With some movies, you can only nitpick, because, like an insect-infested chicken carcass, all that’s left on the bones are a few scraps of rotting meat. Within five minutes of watching this film on DVD, I wanted to switch to another language track, as I couldn’t imagine anything being more annoying than the Italian fisherman caricatures that open the film. They’re actually brave characters, investigating a crashed spaceship that lands near them in the bay. I'm rarely bothered by accents in movies, rarely meaning, never before now that I can recall. If only it were a silent film, but I digress. The ship looks to be nearly a quarter mile long. It barely makes a splash.
I’m willing to accept plenty of inconsistencies and continuity errors. Random, tangentially-related fact: watch Harrison Ford's lips in Apocalypse Now, and you'll see that Colonel Kurtz was once named... Leighley. Weird, right? Movies can fool you like that, but they can also insult your intelligence.
Case in point: this seriously giant ship dunks into the bay, its nose seemingly buried under about 200 feet of water and detritus. The Italian guys who've out the stereotype amplifiers and shouldn’t be allowed to talk check it out and manage to rescue two human survivors, at which point the ship rumbles and then sinks in its entirety, more or less straight down.
There are other flaws in how this sequence is assembled, but let's focus on this one. So, did a continental plate just shift a few miles over? Or did you just treat me like a moron, that I'm supposed to believe that? Yes, I was once a science major, but that's just insulting, period. And maybe it's just me, but don't you think that a creature that lives on Venus might not be completely vulnerable to fire? Just a thought. 20 Million Miles to Earth doesn’t just seem to have been made for children: it looks and sounds like it was made by them, too.
The adults in this cast might as well be replaced by the squawking figures of the Peanuts television specials. The lead actor, William Hopper, looks a little like Steve Martin, which got me to thinking that digitally inserting that comedian could make something out of this imploded building of a movie. Maybe the filmmakers couldn’t afford to do extra takes, in which case, they should’ve gotten actors who could pretend to an extent that could be described as dramatically sufficient. The tone is so breezy and the pace so leaden that it may as well be played for laughs. As it is, it’s a comedy of errors where everyone should die.

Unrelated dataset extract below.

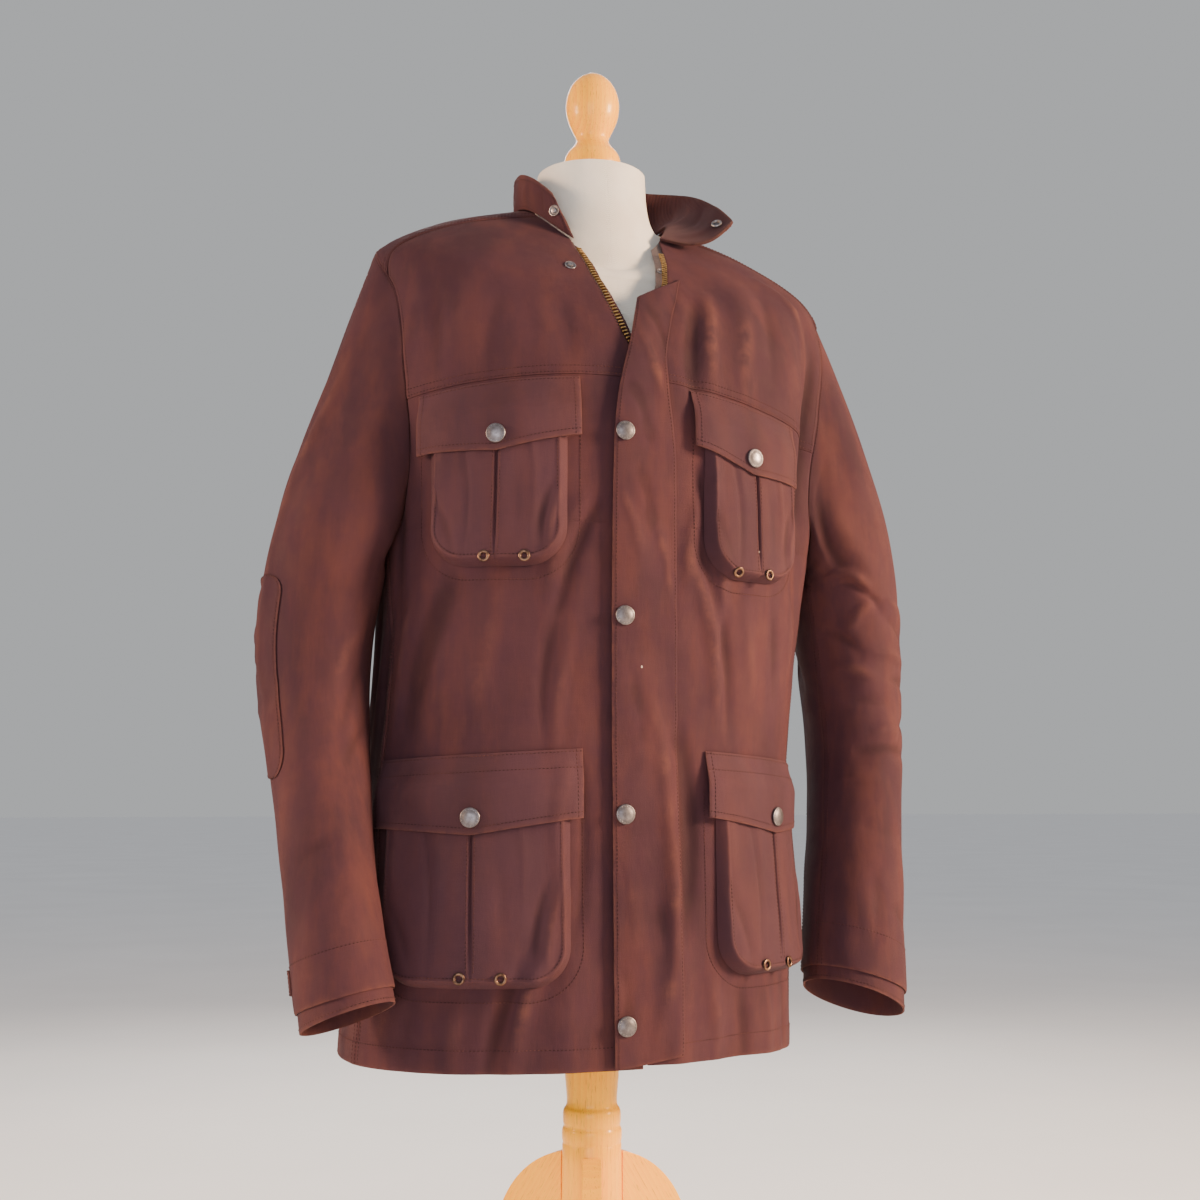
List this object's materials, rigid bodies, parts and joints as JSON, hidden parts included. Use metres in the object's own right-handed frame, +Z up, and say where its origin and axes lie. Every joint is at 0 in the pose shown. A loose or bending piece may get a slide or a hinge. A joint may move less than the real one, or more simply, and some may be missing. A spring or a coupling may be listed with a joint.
{
  "type": "waxed cotton jacket on a dress form",
  "caption": "Brown waxed cotton field jacket with bellows pockets, storm fly and corduroy-faced collar, worn by a limbless dress form on a turned wooden stand.",
  "frame": {"origin": "on the floor, at the centre of the whole object's footprint box", "axes": "+Z up, wearer facing -Y, so the wearer's left is +X"},
  "size_m": [0.6482, 0.457, 1.4138],
  "materials": {
    "waxed_cotton": "brown waxed cotton, satin, mottled and paler at worn edges",
    "corduroy": "dark brown needlecord, matt with a soft nap",
    "jersey": "off-white cotton jersey, matt",
    "beech": "orange-yellow varnish over beech",
    "dark_nickel": "aged dark nickel, worn bright on the rims",
    "brass": "dulled brass",
    "tape": "dark woven cotton tape"
  },
  "bodies": {
    "root": {"back": "waxed_cotton", "cap_chest_left": "dark_nickel", "cap_chest_right": "dark_nickel", "cap_fly_1": "dark_nickel", "cap_fly_2": "dark_nickel", "cap_fly_3": "dark_nickel", "cap_fly_4": "dark_nickel", "cap_hip_left": "dark_nickel", "cap_hip_right": "dark_nickel", "collar": "waxed_cotton", "collar_facing": "corduroy", "collar_socket": "dark_nickel", "collar_stud": "dark_nickel", "column": "beech", "cuff_left": "waxed_cotton", "cuff_right": "waxed_cotton", "cuff_strap_left": "waxed_cotton", "cuff_strap_right": "waxed_cotton", "elbow_patch_left": "waxed_cotton", "elbow_patch_right": "waxed_cotton", "eyelet_chest_left_1": "brass", "eyelet_chest_left_2": "brass", "eyelet_chest_right_1": "brass", "eyelet_chest_right_2": "brass", "eyelet_hip_left_1": "brass", "eyelet_hip_left_2": "brass", "eyelet_hip_right_1": "brass", "eyelet_hip_right_2": "brass", "finial": "beech", "flap_chest_left": "waxed_cotton", "flap_chest_right": "waxed_cotton", "flap_hip_left": "waxed_cotton", "flap_hip_right": "waxed_cotton", "form_torso": "jersey", "front_lower_left": "waxed_cotton", "front_lower_right": "waxed_cotton", "front_upper_left": "waxed_cotton", "front_upper_right": "waxed_cotton", "leg_front": "beech", "leg_left": "beech", "leg_right": "beech", "neck_socket": "dark_nickel", "neck_stud": "dark_nickel", "pouch_chest_left": "waxed_cotton", "pouch_chest_right": "waxed_cotton", "pouch_hip_left": "waxed_cotton", "pouch_hip_right": "waxed_cotton", "sleeve_top_left": "waxed_cotton", "sleeve_top_right": "waxed_cotton", "sleeve_under_left": "waxed_cotton", "sleeve_under_right": "waxed_cotton", "storm_fly": "waxed_cotton", "yoke": "waxed_cotton", "zip_guard": "waxed_cotton", "zip_slider": "brass", "zip_tape_left": "tape", "zip_tape_right": "tape"}
  },
  "joints": []
}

Actually, I’m not entirely kidding with that statement. The Ymir is so lovable a character that you want him to succeed, to escape, to be happy, and when the army comes after him with grenades they throw like sissies and bazookas that nearly match the destructive power of popcorn, you want him to stomp and pummel and terrorize and chew these idiots. They want to contain the Ymir and study him, intending to learn from him how to adapt to the Venusian environment for when they colonize it. That they’re trying to colonize Venus says enough about their chances of being fit and thus surviving.
But then, there’s Harryhausen, who almost grounds it with his creation, one that (par for the course in his filmography) makes everything around it at least a little more tolerable, if not – as in the many good films the effects master worked on through his career (see The Beast from 20,000 Fathoms, Earth vs. the Flying Saucers) – considerably better. Here, the film is all the more offensive for having wasted it. The Ymir moves with grace and nobility, a sulfur-subsisting species that remains passive until provoked, which is of course all we humans know how to do.
The film seems inordinately drunk on the idea of American superiority, but how it really works is as a kind of inadvertent damnation of our history of foreign policy. The best way to stop terrorism is to stop doing it yourself. Eventually, someone will want to avenge the Ymir. I hope you enjoyed this train wreck of a review.
20 Million Miles to Earth. Dir. Nathan H. Juran. Perf. William Hopper, Joan Taylor, Frank Puglia, John Zaremba, Thomas Browne Henry, Tito Vuolo, Jan Arvan, Arthur Space, Bart Bradley. Warner Bros., 1957. Running Time: 82 min.